On 20 May, Iceland will host the 12th Arctic Council Ministerial meeting in Reykjavik and online. The meeting marks the end of the two-year Icelandic Chairmanship of the Arctic Council and the beginning of the Russian Federation’s Chairmanship for the years 2021-2023.
The meeting will be held with Foreign Ministers from the eight Arctic States and representatives of the Indigenous Permanent Participants on site in Reykjavik and the majority of delegates joining the meeting through an online platform.

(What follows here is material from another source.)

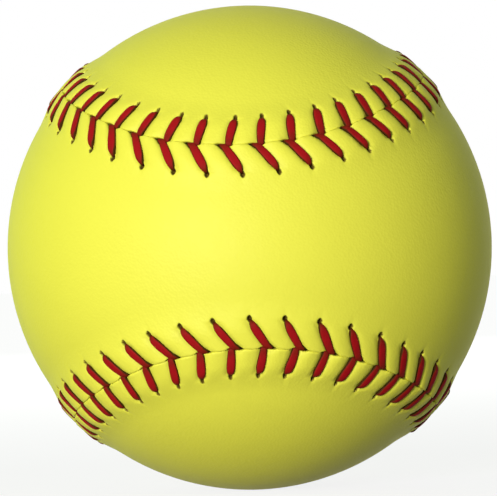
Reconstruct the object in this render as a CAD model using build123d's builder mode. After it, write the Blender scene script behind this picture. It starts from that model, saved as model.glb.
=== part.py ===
from build123d import *
import os
from collections import namedtuple
from math import atan2, cos, pi, radians, sin

os.makedirs("parts", exist_ok=True)

# Softball, in millimetres. The origin is the ball's centre and +Z is up.
# The front panel's waist faces -Y and its lobes reach round to +X and -X.
# The back panel's waist faces +Y and its lobes reach round to +Z and -Z.

# Sizes of the ball and its layers
circumference = 304.8
cover_thickness = 1.4
cement_thickness = 0.25
bond_clearance = 0.06

# Shape of the seam: angles seen from the ball's centre
waist_half_angle = 22.8
lobe_end_angle = 41.15
lobe_end_turn = 44.8

# Sizes of the sewn edge
edge_band = 9.5
edge_splice = 0.5
edge_thickness = 0.86
nose_width = 0.9
nose_drop = 0.3
seam_gap = 0.3

# Sizes of the stitches
stitch_count = 88
thread_diameter = 0.8
thread_clearance = 0.1
thread_bend_radius = 0.55
needle_offset = 6.1
needle_hole_clearance = 0.3
tuck_hole_clearance = 0.2
tuck_spacing = 2.7

# Places along the seam, as shares of the stitch pitch
first_stitch_share = 0.75
front_lean_share = 0.41
front_lean_swing_share = 0.41
back_lean_share = 0.35
back_lean_swing_share = 0.28
lean_peak_share = 0.8

# Places across the sewn edge, as shares of the needle offset
crest_start_share = 0.36
crest_end_share = 0.8
tunnel_end_share = 1.14
over_leg_middle_share = 0.45

# One overrun serves all cuts
cut_overrun = 1.0

# Sizes that follow
ball_radius = circumference / (2 * pi)
cover_inner_radius = ball_radius - cover_thickness
cement_outer_radius = cover_inner_radius - bond_clearance
cement_inner_radius = cement_outer_radius - cement_thickness
core_radius = cement_inner_radius - bond_clearance
thread_radius = thread_diameter / 2
tunnel_roof_radius = cement_outer_radius + thread_diameter + 2 * thread_clearance
crest_radius = tunnel_roof_radius + edge_thickness
under_radius = cement_outer_radius + thread_clearance + thread_radius
over_radius = crest_radius + thread_clearance + thread_radius
needle_hole_radius = thread_radius + needle_hole_clearance
tuck_hole_radius = thread_radius + tuck_hole_clearance

centre = Vector(0, 0, 0)

SeamArc = namedtuple("SeamArc", "pole spin start turn length side")


def about_centre(direction):
    """An axis through the ball's centre."""
    return Axis(centre, direction)


def across(point, target):
    """The unit direction that leaves a unit point square to it, towards a target."""
    return (target - point * target.dot(point)).normalized()


def mirrored(point):
    """The point's mirror image across the ball's middle plane."""
    return Vector(-point.X, point.Y, point.Z)


def next_quarter(point):
    """The same point on the next quarter of the seam, where the two panels change places."""
    return Vector(-point.Z, -point.Y, point.X)


# The quarter of the seam above the front waist is an arc round the end of the back panel's
# lobe, between two wider arcs that each run out at a point where the seam's bend changes side.
waist = Vector(0, -cos(radians(waist_half_angle)), sin(radians(waist_half_angle)))
lobe_tilt = radians(90 - waist_half_angle - lobe_end_angle)
lobe_pole = Vector(0, -sin(lobe_tilt), cos(lobe_tilt))
crossing = Vector(1, 0, 1).normalized()
join = waist.rotate(about_centre(lobe_pole), lobe_end_turn)
inward = across(join, lobe_pole)
flank_angle = atan2(1 - join.dot(crossing), inward.dot(crossing))
flank_pole = join * cos(flank_angle) + inward * sin(flank_angle)
quarter = [
    (flank_pole, crossing, join),
    (lobe_pole, join, mirrored(join)),
    (mirrored(flank_pole), mirrored(join), mirrored(crossing)),
]


def seam_arc(pole, start, end, side):
    """An arc of the seam round a pole. Its side is 1 where the pole is in the back panel."""
    out = across(pole, start)
    turn = out.get_angle(across(pole, end))
    spin = pole if pole.dot(start.cross(end)) > 0 else -pole
    length = ball_radius * radians(turn) * start.cross(pole).length
    return SeamArc(pole, spin, start, turn, length, side)


seam_arcs = []
for step in range(4):
    side = 1 if step % 2 == 0 else -1
    for pole, start, end in quarter:
        seam_arcs.append(seam_arc(pole, start, end, side))
    quarter = [tuple(next_quarter(point) for point in points) for points in quarter]
seam_length = sum(arc.length for arc in seam_arcs)
pitch = seam_length / stitch_count


def place(station, offset, radius):
    """A point at a station along the seam, an offset across it and a radius.
    A positive offset is on the back panel."""
    left = station % seam_length
    for arc in seam_arcs:
        if left <= arc.length or arc is seam_arcs[-1]:
            break
        left -= arc.length
    point = arc.start.rotate(about_centre(arc.spin), arc.turn * left / arc.length)
    angle = offset / ball_radius
    return (point * cos(angle) + across(point, arc.pole) * (arc.side * sin(angle))) * radius


def square_to_ball(point, radius):
    """A plane on a point's radius, facing outwards."""
    return Plane(origin=point.normalized() * radius, z_dir=point)


def lean(station, share, swing_share):
    """How far behind its tuck a needle hole lies. It swells and shrinks along the seam."""
    phase = 4 * station / seam_length - lean_peak_share
    return pitch * (share + swing_share * cos(pi * phase))


def tuck(stitch, side):
    """The station where a leg dives into the seam. The back panel's legs dive first."""
    station = (stitch + first_stitch_share) * pitch
    return station if side < 0 else station - tuck_spacing


def needle(stitch, side):
    """The station of a needle hole."""
    station = (stitch + first_stitch_share) * pitch
    if side < 0:
        return station - lean(station, front_lean_share, front_lean_swing_share)
    return station - lean(station, back_lean_share, back_lean_swing_share)


def arc_plane(arc):
    """The plane across the seam at an arc's start. Its X axis is the radius at the seam."""
    return Plane(origin=centre, x_dir=arc.start, z_dir=arc.start.cross(across(arc.start, arc.pole)))


def across_seam(offset, radius):
    """A point in an arc's plane, at an offset from the seam and a radius."""
    angle = offset / ball_radius
    return (radius * cos(angle), radius * sin(angle))


def constant_radius(start, end, radius):
    """An arc that follows the ball across the seam."""
    middle = (start + end) / 2
    ThreePointArc(
        across_seam(start, radius),
        across_seam(middle, radius),
        across_seam(end, radius),
    )


# Core: the moulded ball
with BuildPart() as core:
    Sphere(core_radius)

# Cement film: the layer that bonds the cover to the core
with BuildPart() as cement_film:
    Sphere(cement_outer_radius)
    Sphere(cement_inner_radius, mode=Mode.SUBTRACT)


def splice_point(hand, overrun):
    """A point on the slanted line where a panel's middle meets its sewn edge. It is at the
    outer face, or past it by a positive overrun or past the inner face by a negative one."""
    inner = Vector(*across_seam(hand * edge_band, cover_inner_radius))
    outer = Vector(*across_seam(hand * (edge_band + edge_splice), ball_radius))
    slant = (outer - inner).normalized()
    point = inner + slant * overrun if overrun < 0 else outer + slant * overrun
    return (point.X, point.Y)


# Cover blanks: the flat middles of both panels, inside their sewn edges
with BuildPart() as cover_blanks:
    Sphere(ball_radius)
    Sphere(cover_inner_radius, mode=Mode.SUBTRACT)
    for arc in seam_arcs:
        with BuildSketch(arc_plane(arc)):
            with BuildLine():
                Polyline(
                    splice_point(-1, -cut_overrun),
                    across_seam(0, cover_inner_radius - 2 * cut_overrun),
                    splice_point(1, -cut_overrun),
                    splice_point(1, cut_overrun),
                    across_seam(0, ball_radius + 2 * cut_overrun),
                    splice_point(-1, cut_overrun),
                    close=True,
                )
            make_face()
        revolve(axis=about_centre(arc.spin), revolution_arc=arc.turn, mode=Mode.SUBTRACT)
front_blank, back_blank = cover_blanks.part.solids().sort_by(Axis.Y)


def sewn_panel(blank, side):
    """A cover panel: its middle, the raised edge that hides the thread, and its holes."""
    crest_start = crest_start_share * needle_offset
    crest_end = crest_end_share * needle_offset
    slope_middle = (crest_end + edge_band) / 2
    tunnel_end = tunnel_end_share * needle_offset
    nose_radius = tunnel_roof_radius + edge_thickness / 3
    stitches = range(stitch_count)
    needles = [place(needle(stitch, side), side * needle_offset, 1) for stitch in stitches]
    tucks = [place(tuck(stitch, leg), 0, 1) for stitch in stitches for leg in (-1, 1)]
    hole_top = over_radius + cut_overrun
    hole_depth = hole_top - cover_inner_radius + cut_overrun
    with BuildPart() as panel:
        add(blank)
        for arc in seam_arcs:
            hand = side * arc.side
            with BuildSketch(arc_plane(arc)):
                with BuildLine():
                    Line(
                        splice_point(hand, 0),
                        across_seam(hand * edge_band, cover_inner_radius),
                    )
                    Line(
                        across_seam(hand * edge_band, cover_inner_radius),
                        across_seam(hand * tunnel_end, tunnel_roof_radius),
                    )
                    constant_radius(hand * tunnel_end, hand * nose_width, tunnel_roof_radius)
                    Bezier(
                        across_seam(hand * nose_width, tunnel_roof_radius),
                        across_seam(hand * seam_gap / 2, tunnel_roof_radius),
                        across_seam(hand * seam_gap / 2, nose_radius),
                    )
                    Bezier(
                        across_seam(hand * seam_gap / 2, nose_radius),
                        across_seam(hand * seam_gap / 2, crest_radius - nose_drop),
                        across_seam(hand * nose_width, crest_radius - nose_drop / 2),
                        across_seam(hand * crest_start, crest_radius),
                    )
                    constant_radius(hand * crest_start, hand * crest_end, crest_radius)
                    Bezier(
                        across_seam(hand * crest_end, crest_radius),
                        across_seam(hand * slope_middle, crest_radius),
                        across_seam(hand * slope_middle, ball_radius),
                        splice_point(hand, 0),
                    )
                make_face()
            revolve(axis=about_centre(arc.spin), revolution_arc=arc.turn)
        with Locations(*[square_to_ball(point, hole_top) for point in needles]):
            Hole(radius=needle_hole_radius, depth=hole_depth)
        with Locations(*[square_to_ball(point, hole_top) for point in tucks]):
            Hole(radius=tuck_hole_radius, depth=hole_depth)
    return panel


front_panel = sewn_panel(front_blank, -1)
back_panel = sewn_panel(back_blank, 1)


def stitch_corners(stitch, leg):
    """A stitch's route. It comes up a needle hole on its own side, crosses over that panel,
    dives into the seam and runs under the other panel, up that panel's next hole."""
    up = needle(stitch, leg)
    down = tuck(stitch, leg)
    following = needle(stitch + 1, -leg)
    crest = down + (up - down) * over_leg_middle_share
    half_way = (down + following) / 2
    mid_hole_radius = (under_radius + over_radius) / 2
    return [
        place(up, leg * needle_offset, mid_hole_radius),
        place(up, leg * needle_offset, over_radius),
        place(crest, leg * needle_offset * over_leg_middle_share, over_radius),
        place(down, 0, over_radius),
        place(down, 0, under_radius),
        place(half_way, -leg * needle_offset / 2, under_radius),
        place(following, -leg * needle_offset, under_radius),
        place(following, -leg * needle_offset, mid_hole_radius),
    ]


def thread_stitch(stitch, leg):
    """One stitch of a thread, from hole to hole."""
    with BuildPart() as piece:
        with BuildLine() as route:
            FilletPolyline(*stitch_corners(stitch, leg), radius=thread_bend_radius)
        path = route.wire()
        with BuildSketch(Plane(origin=path @ 0, z_dir=path % 0)):
            Circle(thread_radius)
        sweep(path=path)
    return piece.part


def sewing_thread(first_leg):
    """A thread of the two-needle seam, all the way round the ball. Its stitches change sides."""
    legs = [first_leg if stitch % 2 == 0 else -first_leg for stitch in range(stitch_count)]
    stitches = [thread_stitch(stitch, leg) for stitch, leg in enumerate(legs)]
    with BuildPart() as thread:
        add(stitches)
    return thread


thread_one = sewing_thread(-1)
thread_two = sewing_thread(1)

print(f"seam length {seam_length:.1f} mm, stitch pitch {pitch:.3f} mm")

core.part.label = "core"
cement_film.part.label = "cement_film"
front_panel.part.label = "front_panel"
back_panel.part.label = "back_panel"
thread_one.part.label = "thread_one"
thread_two.part.label = "thread_two"

export_step(core.part, "parts/core.step")
export_step(cement_film.part, "parts/cement_film.step")
export_step(front_panel.part, "parts/front_panel.step")
export_step(back_panel.part, "parts/back_panel.step")
export_step(thread_one.part, "parts/thread_one.step")
export_step(thread_two.part, "parts/thread_two.step")
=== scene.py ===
"""Dresses a stitched softball: two leather panels, two waxed threads, the core and its cement."""

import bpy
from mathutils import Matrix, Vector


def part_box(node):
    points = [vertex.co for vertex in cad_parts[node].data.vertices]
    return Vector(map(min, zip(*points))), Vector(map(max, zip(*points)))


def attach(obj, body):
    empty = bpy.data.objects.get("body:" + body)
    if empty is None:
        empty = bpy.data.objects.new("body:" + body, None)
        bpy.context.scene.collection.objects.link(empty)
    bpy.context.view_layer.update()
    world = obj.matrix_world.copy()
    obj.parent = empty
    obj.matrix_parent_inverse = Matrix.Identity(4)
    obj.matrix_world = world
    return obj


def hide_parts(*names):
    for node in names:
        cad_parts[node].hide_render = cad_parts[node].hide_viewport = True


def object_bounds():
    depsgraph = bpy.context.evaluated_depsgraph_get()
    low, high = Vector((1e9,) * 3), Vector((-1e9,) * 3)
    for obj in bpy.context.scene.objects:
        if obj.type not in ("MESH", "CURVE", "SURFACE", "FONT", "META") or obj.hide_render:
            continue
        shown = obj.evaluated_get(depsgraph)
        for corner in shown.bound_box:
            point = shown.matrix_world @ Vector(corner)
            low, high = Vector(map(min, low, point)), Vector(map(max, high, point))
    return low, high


bl_info = {
    "name": "Stitched softball",
    "version": (1, 0, 0),
    "blender": (4, 5, 0),
    "location": "View3D > Sidebar > Softball",
    "description": "Builds the leather cover, the threads and the finish of a softball",
    "category": "Mesh",
}

from math import atan2, cos, pi, radians, sin

import bpy
import numpy as np
from mathutils import Matrix, Vector
from mathutils.geometry import delaunay_2d_cdt

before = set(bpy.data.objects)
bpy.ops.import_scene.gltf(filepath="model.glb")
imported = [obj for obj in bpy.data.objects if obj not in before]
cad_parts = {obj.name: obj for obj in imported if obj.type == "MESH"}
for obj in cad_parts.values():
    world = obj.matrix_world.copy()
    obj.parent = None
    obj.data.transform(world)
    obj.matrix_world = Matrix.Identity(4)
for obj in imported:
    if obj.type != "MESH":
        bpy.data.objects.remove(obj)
cad_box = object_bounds()

# Shapes are worked out in millimetres, and new_piece brings them to the frame's metres
MM = 0.001
BODY = "root"
FRONT = -1
BACK = 1
STITCHES = 88
BALL_RADIUS = float(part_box("front_panel")[1][0]) / MM
CEMENT_RADIUS = float(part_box("cement_film")[1][0]) / MM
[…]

U.S. Secretary of State Antony Blinken is one of the eight ministers set to visit Iceland on May 19-20. Blinken’s Russian counterpart, Foreign Minister Sergei Lavrov, will also attend the ministerial, where Iceland will pass the Chairmanship gavel to the Russian Federation, which will highlight sustainable development throughout its Chairmanship.
Focus on the people
The Russian Federation will maintain a strong focus on the people of the Arctic – including enhanced efforts towards promoting Indigenous cultures and languages, the Arctic environment and sustainable economic development.

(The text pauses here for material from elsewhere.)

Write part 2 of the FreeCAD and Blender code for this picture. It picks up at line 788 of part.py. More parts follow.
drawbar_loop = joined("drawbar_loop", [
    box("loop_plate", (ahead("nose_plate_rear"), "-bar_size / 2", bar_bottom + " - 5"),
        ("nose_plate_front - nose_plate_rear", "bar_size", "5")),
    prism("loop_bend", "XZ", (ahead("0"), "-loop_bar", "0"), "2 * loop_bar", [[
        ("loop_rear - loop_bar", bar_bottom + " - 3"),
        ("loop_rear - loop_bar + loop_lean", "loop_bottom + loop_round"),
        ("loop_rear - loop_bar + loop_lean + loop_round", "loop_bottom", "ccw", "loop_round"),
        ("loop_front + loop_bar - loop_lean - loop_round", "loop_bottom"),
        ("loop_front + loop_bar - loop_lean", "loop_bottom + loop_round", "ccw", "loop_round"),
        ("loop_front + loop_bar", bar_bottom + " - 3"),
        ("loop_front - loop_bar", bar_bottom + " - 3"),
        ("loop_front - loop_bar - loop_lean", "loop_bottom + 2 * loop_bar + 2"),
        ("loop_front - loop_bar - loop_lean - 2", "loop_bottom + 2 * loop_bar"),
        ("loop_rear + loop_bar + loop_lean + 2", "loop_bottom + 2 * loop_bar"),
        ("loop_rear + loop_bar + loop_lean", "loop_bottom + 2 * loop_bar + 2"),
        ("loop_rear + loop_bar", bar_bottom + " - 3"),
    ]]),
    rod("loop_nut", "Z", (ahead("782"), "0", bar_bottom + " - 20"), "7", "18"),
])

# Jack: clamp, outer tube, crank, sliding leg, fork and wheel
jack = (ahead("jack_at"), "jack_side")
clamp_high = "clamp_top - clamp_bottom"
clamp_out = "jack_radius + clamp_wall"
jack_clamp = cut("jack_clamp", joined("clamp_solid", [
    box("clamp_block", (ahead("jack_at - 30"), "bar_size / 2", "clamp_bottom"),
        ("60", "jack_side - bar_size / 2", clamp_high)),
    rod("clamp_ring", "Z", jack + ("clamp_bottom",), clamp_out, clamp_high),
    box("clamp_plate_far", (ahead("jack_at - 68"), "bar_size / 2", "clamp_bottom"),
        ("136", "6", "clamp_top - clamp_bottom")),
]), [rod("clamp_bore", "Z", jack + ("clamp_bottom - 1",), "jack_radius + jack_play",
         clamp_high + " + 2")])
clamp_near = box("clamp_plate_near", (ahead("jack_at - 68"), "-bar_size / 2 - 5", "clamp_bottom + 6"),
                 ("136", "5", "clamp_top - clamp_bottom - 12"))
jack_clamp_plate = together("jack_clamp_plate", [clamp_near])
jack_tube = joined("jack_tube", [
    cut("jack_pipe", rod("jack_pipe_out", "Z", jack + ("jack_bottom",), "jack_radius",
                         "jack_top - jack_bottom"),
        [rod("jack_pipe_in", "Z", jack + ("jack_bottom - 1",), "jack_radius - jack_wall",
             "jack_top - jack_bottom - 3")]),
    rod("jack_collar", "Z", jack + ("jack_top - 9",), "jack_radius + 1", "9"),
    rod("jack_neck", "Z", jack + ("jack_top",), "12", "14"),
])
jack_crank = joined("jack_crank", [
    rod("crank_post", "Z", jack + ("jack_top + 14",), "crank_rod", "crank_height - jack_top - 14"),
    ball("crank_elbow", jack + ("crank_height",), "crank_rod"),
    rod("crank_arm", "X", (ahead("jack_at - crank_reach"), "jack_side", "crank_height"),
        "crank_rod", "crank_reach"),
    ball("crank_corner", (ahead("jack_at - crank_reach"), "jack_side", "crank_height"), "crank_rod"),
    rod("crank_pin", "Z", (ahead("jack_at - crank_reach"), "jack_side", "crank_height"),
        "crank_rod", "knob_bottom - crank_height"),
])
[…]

The Arctic Ministers plan to sign a Reykjavik Declaration and to mark the Council’s 25th anniversary by adopting the first ever strategic plan of the Arctic Council.

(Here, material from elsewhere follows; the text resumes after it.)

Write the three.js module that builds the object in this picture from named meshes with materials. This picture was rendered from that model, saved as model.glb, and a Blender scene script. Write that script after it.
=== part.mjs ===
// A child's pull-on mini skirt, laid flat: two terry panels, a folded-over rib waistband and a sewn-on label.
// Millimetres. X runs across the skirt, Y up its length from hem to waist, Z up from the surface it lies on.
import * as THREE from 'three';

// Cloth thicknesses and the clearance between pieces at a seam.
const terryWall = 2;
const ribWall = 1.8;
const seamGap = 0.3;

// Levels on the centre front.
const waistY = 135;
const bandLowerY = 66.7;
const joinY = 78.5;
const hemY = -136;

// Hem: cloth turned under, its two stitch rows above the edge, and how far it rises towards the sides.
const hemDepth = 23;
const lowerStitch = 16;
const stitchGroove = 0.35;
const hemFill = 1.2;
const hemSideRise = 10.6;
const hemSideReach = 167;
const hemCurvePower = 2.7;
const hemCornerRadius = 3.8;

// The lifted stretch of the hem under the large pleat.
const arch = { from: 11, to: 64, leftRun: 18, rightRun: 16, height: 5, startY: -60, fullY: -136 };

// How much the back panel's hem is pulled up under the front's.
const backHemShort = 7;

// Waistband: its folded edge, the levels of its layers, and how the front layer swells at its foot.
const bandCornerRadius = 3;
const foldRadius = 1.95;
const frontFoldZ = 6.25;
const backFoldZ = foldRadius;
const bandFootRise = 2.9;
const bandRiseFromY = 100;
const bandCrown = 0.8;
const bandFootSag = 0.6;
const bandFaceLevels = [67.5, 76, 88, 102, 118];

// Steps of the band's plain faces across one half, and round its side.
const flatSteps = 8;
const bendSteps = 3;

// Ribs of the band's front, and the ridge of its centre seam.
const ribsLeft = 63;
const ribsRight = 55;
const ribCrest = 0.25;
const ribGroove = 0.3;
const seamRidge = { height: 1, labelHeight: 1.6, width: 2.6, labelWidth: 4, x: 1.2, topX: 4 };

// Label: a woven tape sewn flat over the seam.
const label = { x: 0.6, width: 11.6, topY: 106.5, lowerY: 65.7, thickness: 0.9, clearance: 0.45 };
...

The Arctic Council’s success lies in the Arctic Council family’s ability and willingness to work together.
The Council’s Ministerial meeting is held every two years, giving the Foreign Ministers of the eight Arctic States and the political leadership of the six Indigenous Permanent Participants the opportunity to strengthen international cooperation in the region, and review the quality work produced by the Council’s Working Groups.
A preview of select key reports and other deliverables that will be released at the Ministerial meeting will be presented in four thematic briefings on the topics of climate change, Arctic shipping, human health and innovation in Arctic communities.
For the past two years Iceland has chaired the Council under the heading “Together Towards a Sustainable Arctic”.
During its Chairmanship, Iceland highlighted four priority areas: the Arctic marine environment, climate and green energy solutions, people and communities of the Arctic, and a stronger Arctic Council.
“The Arctic Council’s success lies in the Arctic Council family’s ability and willingness to work together. This past year is a proof of that. I’m incredibly proud of the Working Groups. Their reports, assessments and action plans are crucial for informed decision making, and the fact that they are successfully delivering numerous quality products despite being hindered by the pandemic, shows their swift adaptability and dedication to their work,” said Ambassador Einar Gunnarsson, outgoing Chair of the Senior Arctic Officials in a press release.
“Iceland had an ambitious program for its Chairmanship at the outset. We have had to work around some unexpected challenges, and that makes me even more pleased that we are on track to conclude the Chairmanship with a strong Ministerial declaration and a strategic plan that reaffirm the Council’s commitment to a peaceful, prosperous and sustainable Arctic region”.
The 12th Ministerial meeting takes place in a historic year for the Arctic Council, which celebrates its 25th anniversary in 2021.
The meeting is also the first to be hosted in-person, under the auspices of the Arctic Council, since the Covid-19 pandemic put a halt to gatherings in early 2020.